Pick out the lines below with "bends" and list them.

*****

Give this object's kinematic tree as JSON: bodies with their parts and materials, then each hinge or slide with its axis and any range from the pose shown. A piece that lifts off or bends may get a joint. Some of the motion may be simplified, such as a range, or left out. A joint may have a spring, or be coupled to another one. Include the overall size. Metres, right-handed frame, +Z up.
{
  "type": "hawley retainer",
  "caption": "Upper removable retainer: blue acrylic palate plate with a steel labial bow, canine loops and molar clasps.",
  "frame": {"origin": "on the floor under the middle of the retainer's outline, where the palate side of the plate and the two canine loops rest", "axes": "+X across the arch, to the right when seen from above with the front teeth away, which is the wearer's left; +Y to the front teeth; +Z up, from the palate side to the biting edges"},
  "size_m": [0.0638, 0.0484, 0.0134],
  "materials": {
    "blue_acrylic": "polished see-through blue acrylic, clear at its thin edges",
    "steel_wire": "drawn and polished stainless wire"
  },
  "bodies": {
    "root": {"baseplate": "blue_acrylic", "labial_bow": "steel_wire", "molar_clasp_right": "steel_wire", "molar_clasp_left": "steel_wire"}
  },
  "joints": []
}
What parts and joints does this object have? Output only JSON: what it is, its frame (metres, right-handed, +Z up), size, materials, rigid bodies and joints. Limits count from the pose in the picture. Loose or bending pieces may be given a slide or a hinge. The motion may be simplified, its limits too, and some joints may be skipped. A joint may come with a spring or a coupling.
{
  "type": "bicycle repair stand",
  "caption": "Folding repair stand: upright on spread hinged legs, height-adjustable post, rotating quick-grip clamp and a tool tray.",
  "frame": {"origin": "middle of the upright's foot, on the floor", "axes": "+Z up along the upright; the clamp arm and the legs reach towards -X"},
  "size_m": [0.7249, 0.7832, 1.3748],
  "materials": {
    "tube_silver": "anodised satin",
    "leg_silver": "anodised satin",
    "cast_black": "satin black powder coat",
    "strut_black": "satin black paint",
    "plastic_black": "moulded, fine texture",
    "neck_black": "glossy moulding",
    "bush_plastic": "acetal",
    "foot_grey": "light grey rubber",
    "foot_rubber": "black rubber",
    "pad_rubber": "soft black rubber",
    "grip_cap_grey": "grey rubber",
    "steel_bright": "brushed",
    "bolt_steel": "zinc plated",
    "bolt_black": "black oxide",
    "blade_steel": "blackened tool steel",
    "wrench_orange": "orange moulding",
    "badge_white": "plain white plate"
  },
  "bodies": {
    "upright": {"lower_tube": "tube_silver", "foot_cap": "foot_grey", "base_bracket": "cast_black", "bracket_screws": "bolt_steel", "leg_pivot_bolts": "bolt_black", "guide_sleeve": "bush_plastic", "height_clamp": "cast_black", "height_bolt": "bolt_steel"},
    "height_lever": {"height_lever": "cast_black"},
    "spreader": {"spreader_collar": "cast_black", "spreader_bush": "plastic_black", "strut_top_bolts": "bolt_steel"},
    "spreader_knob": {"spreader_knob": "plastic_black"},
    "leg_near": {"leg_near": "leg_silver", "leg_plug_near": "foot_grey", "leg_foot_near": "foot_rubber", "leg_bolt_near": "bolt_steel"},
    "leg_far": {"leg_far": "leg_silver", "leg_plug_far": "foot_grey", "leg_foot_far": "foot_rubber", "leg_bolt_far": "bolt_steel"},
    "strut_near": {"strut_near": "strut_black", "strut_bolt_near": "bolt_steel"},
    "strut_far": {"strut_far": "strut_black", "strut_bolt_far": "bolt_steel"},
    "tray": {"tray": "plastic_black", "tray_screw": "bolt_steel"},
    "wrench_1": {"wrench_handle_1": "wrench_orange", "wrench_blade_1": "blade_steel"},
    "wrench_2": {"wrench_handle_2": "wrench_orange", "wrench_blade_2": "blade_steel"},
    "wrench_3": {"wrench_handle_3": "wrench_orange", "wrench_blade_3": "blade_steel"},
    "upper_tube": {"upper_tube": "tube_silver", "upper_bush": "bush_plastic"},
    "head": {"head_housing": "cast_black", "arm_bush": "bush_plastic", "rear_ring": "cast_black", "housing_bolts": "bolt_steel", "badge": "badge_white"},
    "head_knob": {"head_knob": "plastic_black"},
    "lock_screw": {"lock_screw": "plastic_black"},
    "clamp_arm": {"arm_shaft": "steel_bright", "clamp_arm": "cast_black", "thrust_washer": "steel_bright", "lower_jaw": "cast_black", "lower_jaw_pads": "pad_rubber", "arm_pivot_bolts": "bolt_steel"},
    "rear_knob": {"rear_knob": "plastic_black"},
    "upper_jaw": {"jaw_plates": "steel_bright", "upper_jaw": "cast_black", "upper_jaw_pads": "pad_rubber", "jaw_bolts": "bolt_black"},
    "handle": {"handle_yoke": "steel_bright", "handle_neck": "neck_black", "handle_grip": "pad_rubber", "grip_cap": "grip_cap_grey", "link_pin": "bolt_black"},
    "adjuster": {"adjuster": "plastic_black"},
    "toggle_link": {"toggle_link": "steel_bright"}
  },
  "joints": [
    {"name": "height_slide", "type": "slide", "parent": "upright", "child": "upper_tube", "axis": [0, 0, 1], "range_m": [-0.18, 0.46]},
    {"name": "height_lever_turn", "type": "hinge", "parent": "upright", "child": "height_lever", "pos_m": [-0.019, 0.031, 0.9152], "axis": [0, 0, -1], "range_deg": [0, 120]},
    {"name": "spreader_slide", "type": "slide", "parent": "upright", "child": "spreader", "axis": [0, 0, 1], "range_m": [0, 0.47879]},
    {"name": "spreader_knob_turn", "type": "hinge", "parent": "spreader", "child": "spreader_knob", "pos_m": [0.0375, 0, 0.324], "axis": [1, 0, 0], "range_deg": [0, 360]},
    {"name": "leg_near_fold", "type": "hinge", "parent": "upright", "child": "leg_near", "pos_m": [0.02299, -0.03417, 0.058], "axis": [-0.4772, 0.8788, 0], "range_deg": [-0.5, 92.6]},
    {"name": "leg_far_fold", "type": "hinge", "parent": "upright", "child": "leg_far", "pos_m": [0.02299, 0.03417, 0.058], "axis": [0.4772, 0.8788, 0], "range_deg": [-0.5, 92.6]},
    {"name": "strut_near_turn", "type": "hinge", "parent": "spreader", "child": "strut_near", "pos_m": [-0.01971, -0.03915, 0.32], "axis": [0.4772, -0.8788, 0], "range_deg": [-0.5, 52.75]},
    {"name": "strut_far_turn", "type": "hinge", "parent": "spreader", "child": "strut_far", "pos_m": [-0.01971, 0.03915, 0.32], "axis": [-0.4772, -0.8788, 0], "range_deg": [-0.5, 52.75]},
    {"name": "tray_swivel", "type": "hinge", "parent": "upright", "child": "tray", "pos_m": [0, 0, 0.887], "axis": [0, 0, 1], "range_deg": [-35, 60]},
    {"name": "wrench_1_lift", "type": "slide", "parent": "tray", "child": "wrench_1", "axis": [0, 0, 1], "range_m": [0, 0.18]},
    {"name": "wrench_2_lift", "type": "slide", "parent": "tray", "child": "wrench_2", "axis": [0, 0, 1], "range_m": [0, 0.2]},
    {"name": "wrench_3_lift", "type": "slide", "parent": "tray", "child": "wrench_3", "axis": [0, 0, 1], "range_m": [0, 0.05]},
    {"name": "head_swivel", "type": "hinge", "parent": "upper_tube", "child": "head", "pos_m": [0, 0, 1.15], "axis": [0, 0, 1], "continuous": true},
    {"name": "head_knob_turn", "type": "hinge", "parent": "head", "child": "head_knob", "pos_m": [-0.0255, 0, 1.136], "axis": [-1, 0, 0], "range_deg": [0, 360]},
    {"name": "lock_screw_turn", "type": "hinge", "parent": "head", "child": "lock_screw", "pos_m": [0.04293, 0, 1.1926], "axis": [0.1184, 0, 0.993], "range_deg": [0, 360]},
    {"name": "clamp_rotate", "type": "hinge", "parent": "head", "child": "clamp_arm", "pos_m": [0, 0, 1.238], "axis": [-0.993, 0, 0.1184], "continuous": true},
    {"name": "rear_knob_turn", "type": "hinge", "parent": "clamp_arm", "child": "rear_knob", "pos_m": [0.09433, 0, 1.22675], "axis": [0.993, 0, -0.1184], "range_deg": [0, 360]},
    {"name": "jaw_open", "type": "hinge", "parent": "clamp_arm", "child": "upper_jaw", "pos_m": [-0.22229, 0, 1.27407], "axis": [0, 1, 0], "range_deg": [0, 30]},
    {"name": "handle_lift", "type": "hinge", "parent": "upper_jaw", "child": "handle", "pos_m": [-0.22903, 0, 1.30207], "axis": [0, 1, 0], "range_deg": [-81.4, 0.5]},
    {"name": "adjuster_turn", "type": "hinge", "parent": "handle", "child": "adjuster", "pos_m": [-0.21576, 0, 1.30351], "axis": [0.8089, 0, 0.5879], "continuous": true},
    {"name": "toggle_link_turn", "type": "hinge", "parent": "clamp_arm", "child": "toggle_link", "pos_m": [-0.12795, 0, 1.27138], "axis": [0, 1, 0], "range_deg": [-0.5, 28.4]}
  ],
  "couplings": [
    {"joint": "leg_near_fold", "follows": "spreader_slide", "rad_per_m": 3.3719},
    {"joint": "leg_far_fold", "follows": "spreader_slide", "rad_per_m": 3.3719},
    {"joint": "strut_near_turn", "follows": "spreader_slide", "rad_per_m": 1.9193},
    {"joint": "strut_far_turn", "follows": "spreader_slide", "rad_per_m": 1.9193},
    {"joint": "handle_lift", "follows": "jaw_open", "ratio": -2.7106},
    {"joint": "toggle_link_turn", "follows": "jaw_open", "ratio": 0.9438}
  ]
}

*****

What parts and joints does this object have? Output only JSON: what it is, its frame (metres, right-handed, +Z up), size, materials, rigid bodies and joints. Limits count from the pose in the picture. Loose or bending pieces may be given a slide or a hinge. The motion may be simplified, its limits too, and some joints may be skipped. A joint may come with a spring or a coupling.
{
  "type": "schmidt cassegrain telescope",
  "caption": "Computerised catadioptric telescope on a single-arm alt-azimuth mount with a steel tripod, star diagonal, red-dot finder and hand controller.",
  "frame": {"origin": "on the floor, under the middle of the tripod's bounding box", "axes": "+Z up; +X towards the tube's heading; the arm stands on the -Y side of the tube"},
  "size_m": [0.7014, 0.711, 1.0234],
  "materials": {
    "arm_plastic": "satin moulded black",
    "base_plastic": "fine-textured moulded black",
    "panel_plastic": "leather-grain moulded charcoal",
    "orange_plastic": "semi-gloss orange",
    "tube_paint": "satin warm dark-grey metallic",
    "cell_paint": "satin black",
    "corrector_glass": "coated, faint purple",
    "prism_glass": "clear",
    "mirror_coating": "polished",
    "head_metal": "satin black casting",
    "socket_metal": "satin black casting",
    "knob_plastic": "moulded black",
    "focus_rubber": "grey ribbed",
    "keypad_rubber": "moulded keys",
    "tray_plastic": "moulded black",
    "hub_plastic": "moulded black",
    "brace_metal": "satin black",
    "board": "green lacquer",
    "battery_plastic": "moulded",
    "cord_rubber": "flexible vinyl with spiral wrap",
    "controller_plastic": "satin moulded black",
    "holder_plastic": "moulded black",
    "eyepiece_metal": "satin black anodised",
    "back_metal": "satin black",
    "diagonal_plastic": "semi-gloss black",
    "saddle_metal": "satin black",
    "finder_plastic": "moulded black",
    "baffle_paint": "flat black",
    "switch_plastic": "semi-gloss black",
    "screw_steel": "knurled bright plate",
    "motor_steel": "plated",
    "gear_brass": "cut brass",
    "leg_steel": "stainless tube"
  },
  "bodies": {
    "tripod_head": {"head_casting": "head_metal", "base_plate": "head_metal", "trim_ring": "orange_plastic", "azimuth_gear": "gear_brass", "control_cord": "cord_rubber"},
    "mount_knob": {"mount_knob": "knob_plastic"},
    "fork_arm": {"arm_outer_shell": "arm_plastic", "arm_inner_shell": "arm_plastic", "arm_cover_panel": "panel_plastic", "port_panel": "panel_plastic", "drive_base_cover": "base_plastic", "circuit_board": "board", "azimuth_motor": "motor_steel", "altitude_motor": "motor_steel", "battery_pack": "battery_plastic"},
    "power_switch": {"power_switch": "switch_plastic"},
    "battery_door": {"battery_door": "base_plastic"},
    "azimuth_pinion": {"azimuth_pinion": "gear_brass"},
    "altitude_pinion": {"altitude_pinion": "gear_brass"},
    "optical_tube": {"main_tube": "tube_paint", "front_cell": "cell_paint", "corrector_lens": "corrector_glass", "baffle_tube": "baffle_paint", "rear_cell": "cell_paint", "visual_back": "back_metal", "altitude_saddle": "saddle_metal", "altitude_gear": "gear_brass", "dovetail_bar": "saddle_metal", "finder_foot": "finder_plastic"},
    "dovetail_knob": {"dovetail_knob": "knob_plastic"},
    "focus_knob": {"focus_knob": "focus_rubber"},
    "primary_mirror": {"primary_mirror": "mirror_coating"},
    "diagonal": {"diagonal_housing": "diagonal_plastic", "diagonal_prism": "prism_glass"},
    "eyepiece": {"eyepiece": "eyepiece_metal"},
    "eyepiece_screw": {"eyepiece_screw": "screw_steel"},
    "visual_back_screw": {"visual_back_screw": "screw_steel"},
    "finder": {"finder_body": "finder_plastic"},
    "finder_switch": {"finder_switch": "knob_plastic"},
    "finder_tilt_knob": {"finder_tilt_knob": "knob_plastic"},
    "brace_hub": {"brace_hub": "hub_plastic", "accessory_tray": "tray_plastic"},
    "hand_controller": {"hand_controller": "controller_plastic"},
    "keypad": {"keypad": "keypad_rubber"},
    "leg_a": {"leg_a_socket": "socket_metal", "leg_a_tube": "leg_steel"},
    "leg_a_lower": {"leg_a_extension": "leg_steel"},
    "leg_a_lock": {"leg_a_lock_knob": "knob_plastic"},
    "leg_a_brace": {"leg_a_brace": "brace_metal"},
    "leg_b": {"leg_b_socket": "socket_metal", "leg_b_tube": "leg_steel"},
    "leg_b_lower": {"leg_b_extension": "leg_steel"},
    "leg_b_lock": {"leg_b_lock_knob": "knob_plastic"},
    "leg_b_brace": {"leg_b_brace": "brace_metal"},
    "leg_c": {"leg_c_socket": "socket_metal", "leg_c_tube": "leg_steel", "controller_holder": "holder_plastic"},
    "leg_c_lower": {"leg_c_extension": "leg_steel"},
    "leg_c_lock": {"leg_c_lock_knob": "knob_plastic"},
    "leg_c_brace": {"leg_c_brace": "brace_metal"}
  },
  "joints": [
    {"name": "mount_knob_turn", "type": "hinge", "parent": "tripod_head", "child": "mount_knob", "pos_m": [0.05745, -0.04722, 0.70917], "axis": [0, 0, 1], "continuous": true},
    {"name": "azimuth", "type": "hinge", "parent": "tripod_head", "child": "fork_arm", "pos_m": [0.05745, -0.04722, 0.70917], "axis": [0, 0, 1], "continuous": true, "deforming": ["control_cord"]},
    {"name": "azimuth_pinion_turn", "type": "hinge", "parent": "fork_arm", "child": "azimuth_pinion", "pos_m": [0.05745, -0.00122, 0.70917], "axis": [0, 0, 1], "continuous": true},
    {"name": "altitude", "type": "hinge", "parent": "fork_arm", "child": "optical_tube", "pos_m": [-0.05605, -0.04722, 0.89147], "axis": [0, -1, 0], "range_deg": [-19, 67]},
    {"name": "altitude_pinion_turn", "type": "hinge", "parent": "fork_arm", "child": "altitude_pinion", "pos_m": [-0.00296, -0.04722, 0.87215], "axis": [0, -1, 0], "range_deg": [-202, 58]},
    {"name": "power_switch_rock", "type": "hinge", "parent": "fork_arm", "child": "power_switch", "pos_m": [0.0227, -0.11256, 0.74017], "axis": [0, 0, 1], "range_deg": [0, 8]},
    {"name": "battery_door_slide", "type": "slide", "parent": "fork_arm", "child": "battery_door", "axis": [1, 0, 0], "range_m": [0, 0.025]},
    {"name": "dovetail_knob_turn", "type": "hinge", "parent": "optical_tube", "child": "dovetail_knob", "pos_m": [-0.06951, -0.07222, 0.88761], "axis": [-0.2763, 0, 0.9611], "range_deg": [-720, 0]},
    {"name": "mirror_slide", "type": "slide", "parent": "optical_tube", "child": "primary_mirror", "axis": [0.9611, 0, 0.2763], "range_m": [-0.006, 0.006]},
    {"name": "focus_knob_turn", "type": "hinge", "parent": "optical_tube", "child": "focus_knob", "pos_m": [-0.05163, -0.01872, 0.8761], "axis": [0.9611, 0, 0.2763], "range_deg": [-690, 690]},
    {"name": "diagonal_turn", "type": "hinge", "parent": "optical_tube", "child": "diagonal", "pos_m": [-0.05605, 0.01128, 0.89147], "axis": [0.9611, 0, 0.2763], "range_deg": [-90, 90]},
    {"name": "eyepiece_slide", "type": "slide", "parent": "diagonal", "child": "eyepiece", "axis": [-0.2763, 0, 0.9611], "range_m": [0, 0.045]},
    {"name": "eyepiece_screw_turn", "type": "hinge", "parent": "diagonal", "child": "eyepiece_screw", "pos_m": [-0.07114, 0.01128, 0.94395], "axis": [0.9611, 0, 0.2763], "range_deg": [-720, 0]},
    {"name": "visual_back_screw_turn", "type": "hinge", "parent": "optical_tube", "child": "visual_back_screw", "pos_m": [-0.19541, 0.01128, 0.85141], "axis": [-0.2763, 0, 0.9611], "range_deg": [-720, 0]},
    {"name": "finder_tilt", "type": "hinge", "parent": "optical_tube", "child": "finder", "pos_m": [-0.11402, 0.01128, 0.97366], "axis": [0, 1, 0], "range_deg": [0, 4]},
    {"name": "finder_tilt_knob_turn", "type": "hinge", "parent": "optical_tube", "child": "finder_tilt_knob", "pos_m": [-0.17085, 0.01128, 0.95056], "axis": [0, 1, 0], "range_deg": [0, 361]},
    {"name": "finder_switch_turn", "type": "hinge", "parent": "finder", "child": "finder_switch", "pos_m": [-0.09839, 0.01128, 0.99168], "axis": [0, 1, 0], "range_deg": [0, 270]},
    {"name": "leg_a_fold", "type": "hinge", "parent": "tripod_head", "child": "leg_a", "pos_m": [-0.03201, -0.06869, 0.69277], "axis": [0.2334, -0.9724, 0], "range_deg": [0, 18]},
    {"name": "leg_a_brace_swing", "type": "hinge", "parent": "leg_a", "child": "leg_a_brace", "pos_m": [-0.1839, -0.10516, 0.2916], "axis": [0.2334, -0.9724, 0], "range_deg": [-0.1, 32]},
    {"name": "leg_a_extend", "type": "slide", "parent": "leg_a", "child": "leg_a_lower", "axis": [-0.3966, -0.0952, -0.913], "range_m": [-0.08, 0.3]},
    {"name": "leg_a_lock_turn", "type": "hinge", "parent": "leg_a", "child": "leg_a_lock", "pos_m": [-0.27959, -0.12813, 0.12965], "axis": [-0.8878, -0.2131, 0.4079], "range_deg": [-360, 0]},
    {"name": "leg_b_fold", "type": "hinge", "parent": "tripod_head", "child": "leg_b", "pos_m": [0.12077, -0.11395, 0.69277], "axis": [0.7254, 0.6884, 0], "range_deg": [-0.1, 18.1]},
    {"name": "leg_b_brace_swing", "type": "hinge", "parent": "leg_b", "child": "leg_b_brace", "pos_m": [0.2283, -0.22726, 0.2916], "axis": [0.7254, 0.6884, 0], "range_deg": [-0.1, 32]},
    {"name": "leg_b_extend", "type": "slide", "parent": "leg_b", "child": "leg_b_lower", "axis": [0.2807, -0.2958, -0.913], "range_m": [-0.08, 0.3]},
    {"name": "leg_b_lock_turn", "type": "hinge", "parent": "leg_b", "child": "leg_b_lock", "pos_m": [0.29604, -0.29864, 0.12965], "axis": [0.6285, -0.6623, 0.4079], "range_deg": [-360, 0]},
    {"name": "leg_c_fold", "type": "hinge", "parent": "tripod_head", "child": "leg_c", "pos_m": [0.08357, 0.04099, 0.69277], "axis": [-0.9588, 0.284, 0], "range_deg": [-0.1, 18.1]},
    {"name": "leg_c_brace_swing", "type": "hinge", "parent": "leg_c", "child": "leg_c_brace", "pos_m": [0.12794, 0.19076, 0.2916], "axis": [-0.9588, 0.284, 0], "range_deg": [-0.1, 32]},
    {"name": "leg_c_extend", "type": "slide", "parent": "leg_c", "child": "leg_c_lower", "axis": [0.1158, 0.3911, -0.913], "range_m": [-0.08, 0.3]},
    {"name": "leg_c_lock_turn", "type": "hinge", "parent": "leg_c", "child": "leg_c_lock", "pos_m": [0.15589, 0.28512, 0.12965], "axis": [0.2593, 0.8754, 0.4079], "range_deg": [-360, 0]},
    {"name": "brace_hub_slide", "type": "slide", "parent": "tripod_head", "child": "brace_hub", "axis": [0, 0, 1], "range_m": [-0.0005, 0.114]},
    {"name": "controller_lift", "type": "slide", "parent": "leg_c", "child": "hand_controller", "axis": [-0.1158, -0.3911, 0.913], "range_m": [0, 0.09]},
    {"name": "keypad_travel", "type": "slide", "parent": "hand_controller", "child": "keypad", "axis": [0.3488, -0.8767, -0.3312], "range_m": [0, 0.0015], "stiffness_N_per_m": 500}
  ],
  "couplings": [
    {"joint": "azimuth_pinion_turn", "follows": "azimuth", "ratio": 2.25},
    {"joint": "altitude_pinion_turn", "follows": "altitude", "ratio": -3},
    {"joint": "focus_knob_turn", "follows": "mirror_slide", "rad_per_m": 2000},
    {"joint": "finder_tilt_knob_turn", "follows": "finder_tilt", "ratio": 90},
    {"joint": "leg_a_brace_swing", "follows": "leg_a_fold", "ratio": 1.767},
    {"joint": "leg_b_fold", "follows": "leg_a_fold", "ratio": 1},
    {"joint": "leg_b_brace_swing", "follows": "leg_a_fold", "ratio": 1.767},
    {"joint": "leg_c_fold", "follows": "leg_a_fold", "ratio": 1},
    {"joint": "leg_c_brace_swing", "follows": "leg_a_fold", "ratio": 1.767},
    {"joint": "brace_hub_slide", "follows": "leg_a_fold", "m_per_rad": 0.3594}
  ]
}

*****

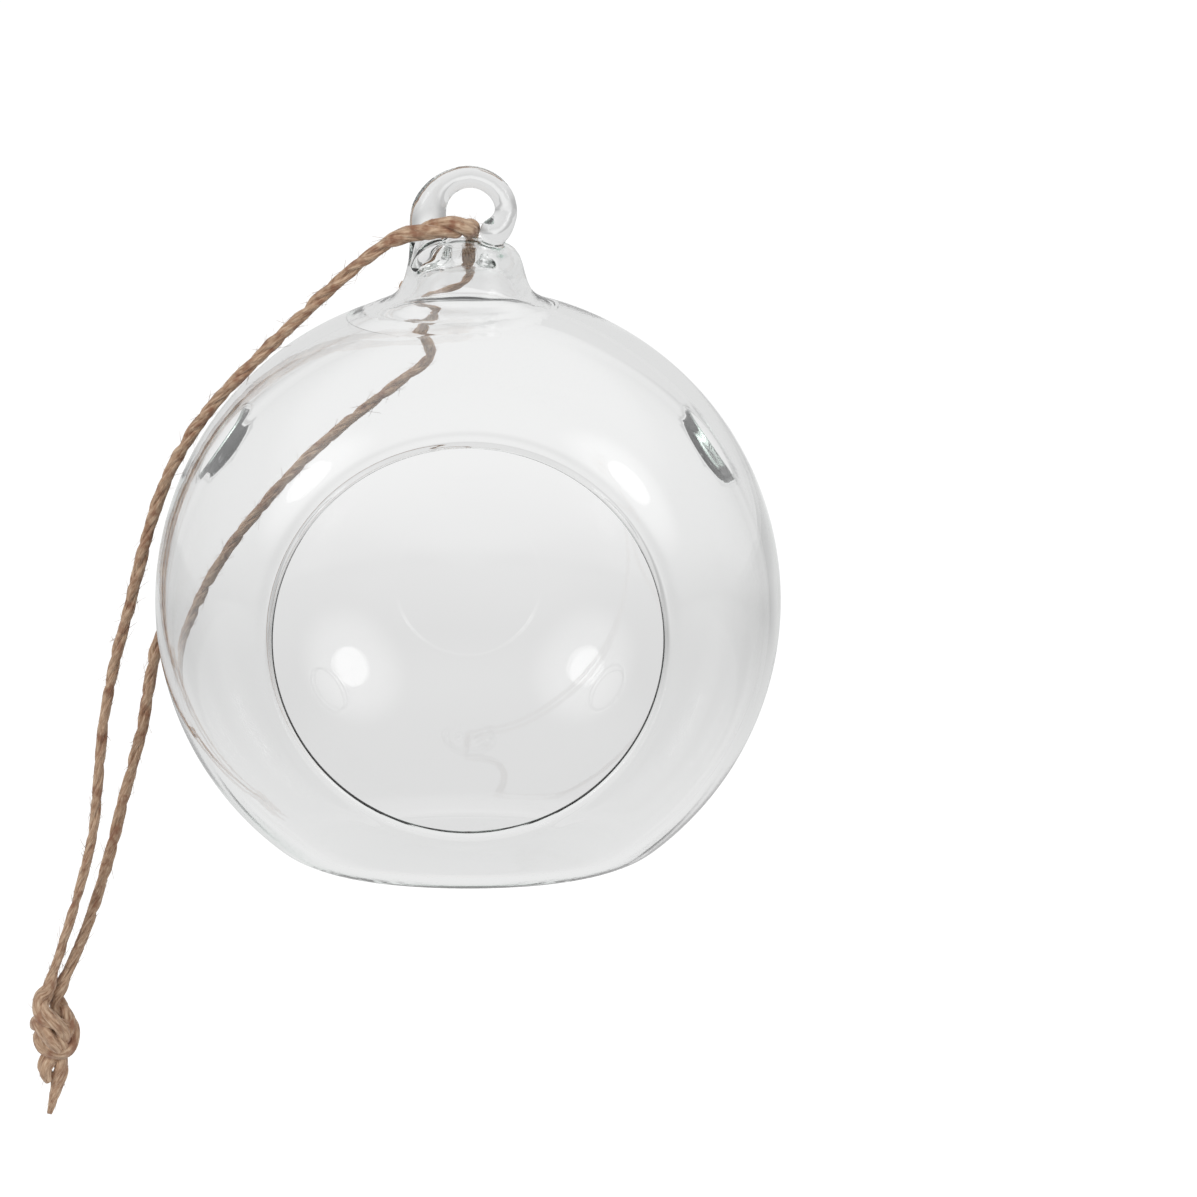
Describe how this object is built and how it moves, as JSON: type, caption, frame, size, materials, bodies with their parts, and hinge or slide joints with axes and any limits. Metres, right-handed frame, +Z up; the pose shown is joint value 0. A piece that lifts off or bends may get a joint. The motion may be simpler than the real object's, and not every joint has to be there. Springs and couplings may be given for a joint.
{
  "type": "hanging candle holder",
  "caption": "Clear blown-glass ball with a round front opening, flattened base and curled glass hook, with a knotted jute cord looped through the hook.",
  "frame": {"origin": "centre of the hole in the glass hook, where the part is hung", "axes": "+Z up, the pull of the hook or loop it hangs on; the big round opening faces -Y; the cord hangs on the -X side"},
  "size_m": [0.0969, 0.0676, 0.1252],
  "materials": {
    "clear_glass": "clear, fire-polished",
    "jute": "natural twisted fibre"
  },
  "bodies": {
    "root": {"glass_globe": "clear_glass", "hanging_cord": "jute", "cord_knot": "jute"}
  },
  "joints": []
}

*****

Expected answer:
Give this object's kinematic tree as JSON: bodies with their parts and materials, then each hinge or slide with its axis and any range from the pose shown. A piece that lifts off or bends may get a joint. Some of the motion may be simplified, such as a range, or left out. A joint may have a spring, or be coupled to another one. Include the overall size. Metres, right-handed frame, +Z up.
Describe how this object is built and how it moves, as JSON: type, caption, frame, size, materials, bodies with their parts, and hinge or slide joints with axes and any limits. Metres, right-handed frame, +Z up; the pose shown is joint value 0. A piece that lifts off or bends may get a joint. The motion may be simpler than the real object's, and not every joint has to be there. Springs and couplings may be given for a joint.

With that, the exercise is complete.